My first reaction to that entry, before knowing anything about the details of the bankruptcy question, is this:

  • Wells Fargo is going to win.

That’s because:

  • the Solicitor General presents the views of the U.S. government to the U.S. Supreme Court;
  • the U.S. government is the largest creditor in the entire U.S. bankruptcy system, being involved in many, many cases—e.g., as a tax claimant (Internal Revenue Service) or as a direct lender (Small Business Administration);
  • so, views presented by the Solicitor General on bankruptcy questions are always skewed to favor the rights of creditors over rights of debtors;
  • when the Supreme Court invites input from the Solicitor General on a bankruptcy question, it is asking for a biased view — a view it knows will favor the rights of creditors over debtors and other interested parties; and
  • the Supreme Court commonly adopts the views of the Solicitor General in decisions on bankruptcy cases.

Article by Robert J. Mann

Two decades ago (in 2006), Ronald J. Mann published an article titled, “The Supreme Court, the Solicitor General, and Bankruptcy.”[Fn. 1]  What follows is a summary of Mann’s observations in Part IV of that article.

–Thesis

The thesis of the article is that the Supreme Court is resistant to “expanding the bankruptcy system to interfere with other legal systems”:  

  • when other bodies of law are threatened, the Supreme Court uses “a strong interpretive principle” to narrow the substantive reach of the Bankruptcy Code; and
  • in such circumstances, “the Court’s baseline perception is one of doubt.”

Mann explains:

  • “My original view was that the Court simply has little interest in bankruptcy cases”;
  • “Yet I found that view hard to reconcile with the pattern of the cases”;
  • “Most of the cases that are conspicuously atextual point in a single direction, which supports bankruptcy skepticism rather than a lack of interest”;
  • “my experience as a law clerk makes me think that the Justices are . . . just more sympathetic towards and familiar with the legal systems that govern foreclosures, criminal penalties, corporate governance and the like than they are with the importance of a coherent bankruptcy regime”; and
  • “For example, Justice O’Connor had a personal experience with the foreclosure process, which might have disposed her to value finality. SANDRA DAY O’CONNOR & H. ALAN DAY, LAZY B x, 95 (2002) (providing a fascinating discussion of her family’s efforts to foreclose on a defaulting ranch hand who was given an interest in the family ranch).”

–Pervasiveness

Mann explains:

  • “Other writers have noticed that the Supreme Court often defers to the government in bankruptcy cases in which the government is a party”;
  • “but what they have not noticed is the pervasiveness of the Solicitor General’s role as a party and amicus in bankruptcy cases”;
  • “the Solicitor General has appeared in about two-thirds of the Court’s cases interpreting the Bankruptcy Code (39 of 59 (66%) by my count)”; and
  • “Of those 39 cases, the government was a party in 18 and appeared as an amicus in the other 21.”

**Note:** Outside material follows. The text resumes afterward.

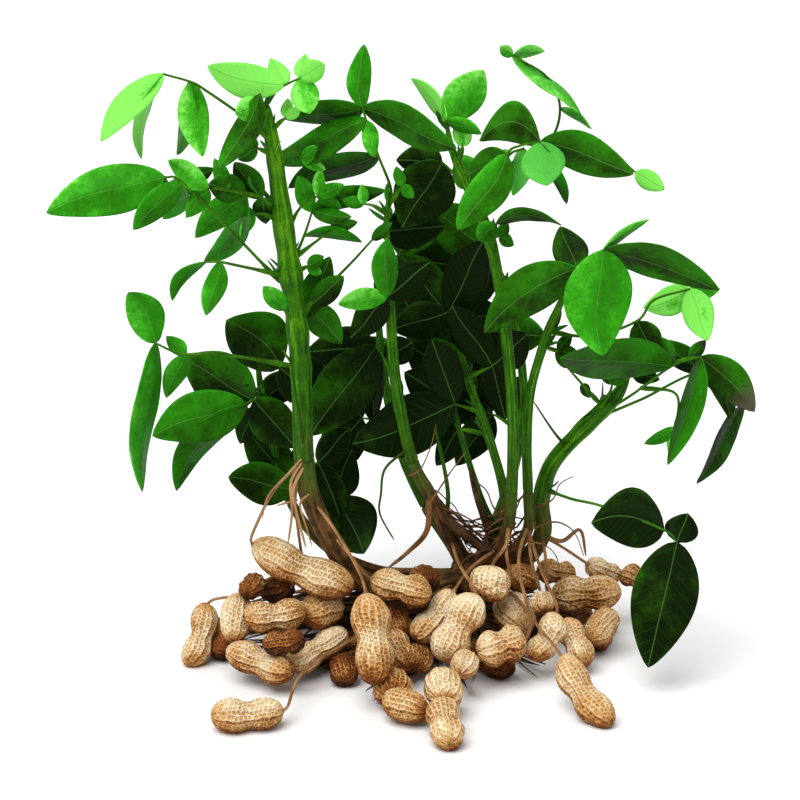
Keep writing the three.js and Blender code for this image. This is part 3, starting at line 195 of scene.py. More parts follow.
LEAVES: dict[str, tuple[Leaf, ...]] = {
    "stem_right": (
        Leaf("bmddb", ((572, 278, -22), (577, 268, -30), (603, 250, -38)), ((2, 602, 356, 65, -8, -5),
            (1, 484, 333, 46, 4, -7), (2, 719, 290, 32, 8, -3), (1, 560, 226, 34, 16),
            (2, 649, 219, 9, 4, -2))),
        Leaf("llbd", ((549, 332, -8), (592, 336, 6), (637, 321, 10), (654, 300, 10), (690, 289, 8)), (
            (4, 708, 341, 32, -8), (4, 643, 308, 30, 8, 4), (4, 720, 289, 24, 14),
            (2, 656, 358, 32, -10))),
    ),
    "stem_left": (
        Leaf("mmddm", ((280, 282, -5), (232, 232, -16), (182, 182, -26), (165, 177, -28)), (
            (3, 46, 213, 48, -4, -6), (2, 133, 230, 26, -14), (2, 214, 168, 18, 12),
            (3, 143, 198, 28, 16), (2, 163, 219, 26, 8))),
        Leaf("dmmdd", ((276, 208, -2), (262, 198, -12), (246, 192, -16)), ((2, 208, 184, 28, -4),
            (2, 195, 238, 30, 8), (2, 204, 262, 24, 14, 4), (1, 234, 162, 26, -6), (1, 266, 224, 22, 8))),
        Leaf("bbd", ((294, 366, -6), (220, 354, -20), (182, 354, -26), (155, 343, -28)), (
            (3, 128, 292, 36, -10, -5), (3, 142, 492, 24, -12, 8), (3, 160, 306, 14, 10))),
        Leaf("lbml", ((269, 140, 0), (248, 120, -8), (205, 90, -16), (191, 82, -18), (163, 74, -20)), (
            (4, 101, 142, 27, -12, -10), (3, 203, 157, 30, -6, -3), (3, 177, 155, 17, 10, -3),
            (4, 141, 159, 12, 8, -2))),
        Leaf("llbll", ((264, 108, 2), (275, 92, -4), (285, 85, -8), (300, 78, -8)), (
            (2, 207, 66, 34, -8, 5), (3, 325, 64, 22, -10), (3, 310, 114, 28, -14), (2, 270, 58, 20, 14),
            (3, 306, 54, 16, 14))),
        Leaf("db", ((267, 124, 0), (263, 104, -10), (260, 94, -14)), ((2, 218, 170, 26, -10),
            (1, 235, 114, 24, 4))),
        Leaf("mm", ((286, 276, -5), (240, 266, -22), (220, 262, -28), (205, 262, -30)), (
            (2, 206, 316, 22, -10), (3, 172, 301, 13, 6, -4))),
        Leaf("b", ((296, 330, -6), (286, 310, -14)), ((1, 263, 286, 19, -6),)),
        Leaf("dmmd", ((289, 272, -5), (304, 236, 4), (312, 212, 8)), ((2, 386, 190, 22, 4),
            (2, 298, 176, 20, -8), (1, 362, 242, 12, 10, 2), (2, 352, 217, 16, -4))),
        Leaf("dmd", ((295, 334, -6), (304, 318, 0), (310, 306, 2)), ((1, 330, 256, 30, 6),
            (2, 342, 344, 32, 8), (2, 344, 276, 24, -8))),
    ),
    "stem_centre_left": (
        Leaf("dmddmd", ((387, 212, 16), (391, 190, 12), (378, 155, 4), (366, 120, -4), (363, 108, -6)), (
            (4, 457, 148, 34, -14, -4), (4, 364, 44, 24, 6, 6), (3, 268, 162, 32, -10, -3),
            (4, 284, 119, 26, 12, 5), (3, 375, 158, 17, -10), (2, 288, 188, 28, 18, 4))),
        Leaf("dkkk", ((399, 400, 17), (385, 360, 26), (376, 346, 30)), ((2, 310, 436, 60, -8),
            (2, 374, 424, 30, 6), (2, 306, 352, 46, 10), (1, 412, 342, 30, -14))),
        Leaf("bldk", ((390, 306, 14), (387, 297, 4)), ((1, 387, 238, 26, -10), (1, 338, 304, 22, -10),
            (1, 350, 338, 34, 10), (1, 430, 262, 36, 10))),
        Leaf("k", ((387, 222, 16), (380, 232, 22)), ((1, 446, 226, 40, 8),)),
    ),
    "stem_centre_right": (
        Leaf("blm", ((448, 130, 6), (446, 121, 2)), ((1, 484, 70, 38, -10), (1, 411, 78, 15, 12),
            (1, 482, 134, 14, -12))),
        Leaf("dpdmdd", ((484, 222, 3), (489, 188, -10), (507, 154, -20), (519, 146, -24),
            (540, 142, -26)), ((4, 634, 174, 38, -4, 1), (4, 547, 186, 42, -12),
            (4, 479, 141, 40, 12, -19), (2, 457, 230, 37, -14, 4), (4, 567, 204, 14, 14, -5),
            (2, 466, 176, 30, 16))),
        Leaf("bbbb", ((474, 202, 4), (504, 168, 24), (548, 142, 30), (560, 108, 28), (546, 76, 24),
            (512, 56, 22)), ((5, 545, 51, 12, 12), (5, 581, 115, 13, -8, 9), (3, 592, 129, 8, -12),
            (5, 500, 46, 12, -6))),
        Leaf("l", ((476, 206, 4), (512, 176, 36), (556, 150, 40), (604, 148, 30), (635, 172, 18)), (
            (4, 665, 190, 20, -4),)),
        Leaf("db", ((489, 242, 2), (496, 224, -8)), ((1, 562, 225, 13, -14, 5), (1, 478, 240, 22, -12))),
        Leaf("kkb", ((473, 197, 4), (452, 172, 18), (442, 162, 22)), ((2, 402, 228, 60, 6),
            (2, 396, 160, 36, 12), (1, 486, 172, 34, 12))),
    ),
    "stem_far_right": (
        Leaf("wmmd", ((582, 425, 22), (630, 396, 8), (672, 366, 0), (700, 357, -4)), (
            (3, 755, 412, 38, -8, 4), (2, 560, 358, 42, 10, 6), (3, 668, 465, 24, -16, -3),
            (2, 646, 336, 30, 14))),
        Leaf("dd", ((583, 424, 22), (640, 400, 26), (705, 372, 28), (744, 404, 26)), (
            (3, 697, 484, 20, -6, -5), (2, 652, 340, 26, 10))),
        Leaf("dd", ((620, 388, 14), (632, 372, 10)), ((1, 602, 370, 18, -10), (1, 660, 380, 18, -10))),
        Leaf("kkk", ((547, 490, 33), (572, 499, 14), (605, 507, -8), (664, 530, -26), (677, 542, -30)), (
            (4, 648, 668, 66, -10), (3, 591, 523, 60, 8, -10), (4, 688, 513, 34, 6))),
    ),
    "stem_left_back": (
        Leaf("mmddk", ((263, 402, 45), (254, 400, 34), (246, 404, 28)), ((2, 152, 436, 54, -12, -3),
            (2, 176, 491, 32, 8, -4), (1, 182, 358, 60, 10), (1, 296, 448, 44, -6),
            (0, 298, 370, 34, 4))),
        Leaf("dk", ((258, 370, 43), (280, 368, 34)), ((1, 226, 320, 62, -6, -8), (1, 318, 404, 40, 8))),
        Leaf("dd", ((284, 480, 46), (295, 489, 36)), ((1, 228, 477, 44, -12), (1, 244, 426, 44, 10))),
        Leaf("kk", ((286, 489, 46), (318, 490, 38), (332, 498, 34)), ((2, 364, 554, 60, -12, 4),
            (2, 352, 450, 40, 10))),
    ),
    "stem_centre": (
        Leaf("kkk", ((480, 412, 38), (455, 404, 30)), ((1, 352, 444, 62, -6, 4), (1, 404, 372, 46, 14),
            (1, 432, 340, 40, -12))),
        Leaf("dkdk", ((453, 326, 44), (448, 312, 38)), ((1, 398, 254, 46, 8), (1, 484, 240, 46, -10),
            (1, 392, 330, 40, -12), (1, 508, 320, 40, 12))),
        Leaf("kkk", ((467, 378, 40), (492, 366, 34)), ((1, 528, 334, 40, -6), (1, 506, 420, 34, 10),
            (1, 452, 306, 40, -14))),
    ),
    "stem_back_left": (
        Leaf("dkk", ((377, 292, 95), (392, 266, 90), (398, 254, 88)), ((2, 446, 176, 56, 4),
            (2, 476, 272, 50, 6), (1, 418, 334, 48, -8))),
        Leaf("kkk", ((383, 360, 92), (400, 348, 100), (408, 344, 102)), ((2, 470, 300, 50, 10),
            (2, 478, 388, 52, -6), (1, 314, 384, 54, 12))),
        Leaf("kkk", ((396, 430, 87), (372, 420, 96), (362, 418, 98)), ((2, 312, 346, 54, 6),
            (2, 318, 474, 50, -4), (1, 434, 436, 44, 12))),
    ),
    "stem_back_right": (
        Leaf("dk", ((508, 288, 96), (496, 262, 90), (492, 254, 88)), ((2, 430, 206, 54, 6),
            (1, 446, 306, 50, -8))),
        Leaf("kdk", ((520, 360, 93), (508, 340, 100), (502, 332, 102)), ((2, 430, 330, 54, 6),
            (2, 546, 336, 40, -6), (1, 452, 400, 48, 12))),
        Leaf("kkk", ((521, 432, 88), (500, 418, 96), (492, 414, 98)), ((2, 430, 380, 52, 6),
            (2, 456, 466, 38, -4), (1, 520, 376, 34, 12))),
    ),
}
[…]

–Cases Involving Secured Creditors

Mann adds:

  • “By the early 1990’s, the Office of the Solicitor General began to participate regularly in cases presenting conflicts between the interests of secured creditors and other claimants”;
  • From 1991 through 1997, “the Solicitor General appeared in all of these cases except one (five out of six), presenting argument on behalf of the secured creditors in each of the five, once as a party (BFP), but four times as an amicus”;
  • as to “the effectiveness” of the Solicitor General’s participation in the secured creditor cases:
    • “Secured creditors have won all seven of the cases in which the Solicitor General has argued on their behalf, but only five of the nine cases in which the Solicitor General did not argue on their behalf”; and
    • “the only period in the Court’s history in which secured creditors have won reliably is the period in which the Solicitor General consistently appeared in the Court on their behalf.”

–“Relevant to the outcome”

So, Mann opines:

  • “when the Solicitor General embarks on a practice of appearing to defend an interest in almost every case in which that interest is before the Court”; and
  • “when the side that the Solicitor General defends prevails in every case”;
  • “there is some reason to think that the Solicitor General’s appearance is relevant to the outcome.”

Further, the positions asserted by the Solicitor General in favor of the rights of creditors over rights of debtors “play to the Court’s”:

  • “general skepticism about bankruptcy powers”; and
  • bias toward interpreting the Bankruptcy Code “to permit as little interference as possible with the ordinary course of a secured creditor’s enforcement of its security interest.”

Conclusion

This is tiresome:

  • the U.S. Supreme Court invites the Solicitor General to present the views of the United States on bankruptcy questions — even in cases where the U.S. is not a party;
  • the Solicitor General always advances the interests of creditors over debtors and others in all such presentations; and
  • the U.S. Supreme Court usually adopts the Solicitor General’s views on bankruptcy questions.

The bankruptcy system in these United States deserves better than that!  

———————–

Footnote 1.  The recommended citation for the article is: Ronald J. Mann, The Supreme Court, the Solicitor General, and Bankruptcy: BFP v. Resolution Trust Corporation, U OF TEXAS LAW, LAW & ECONOMICS RESEARCH PAPER NO. 84 (2006).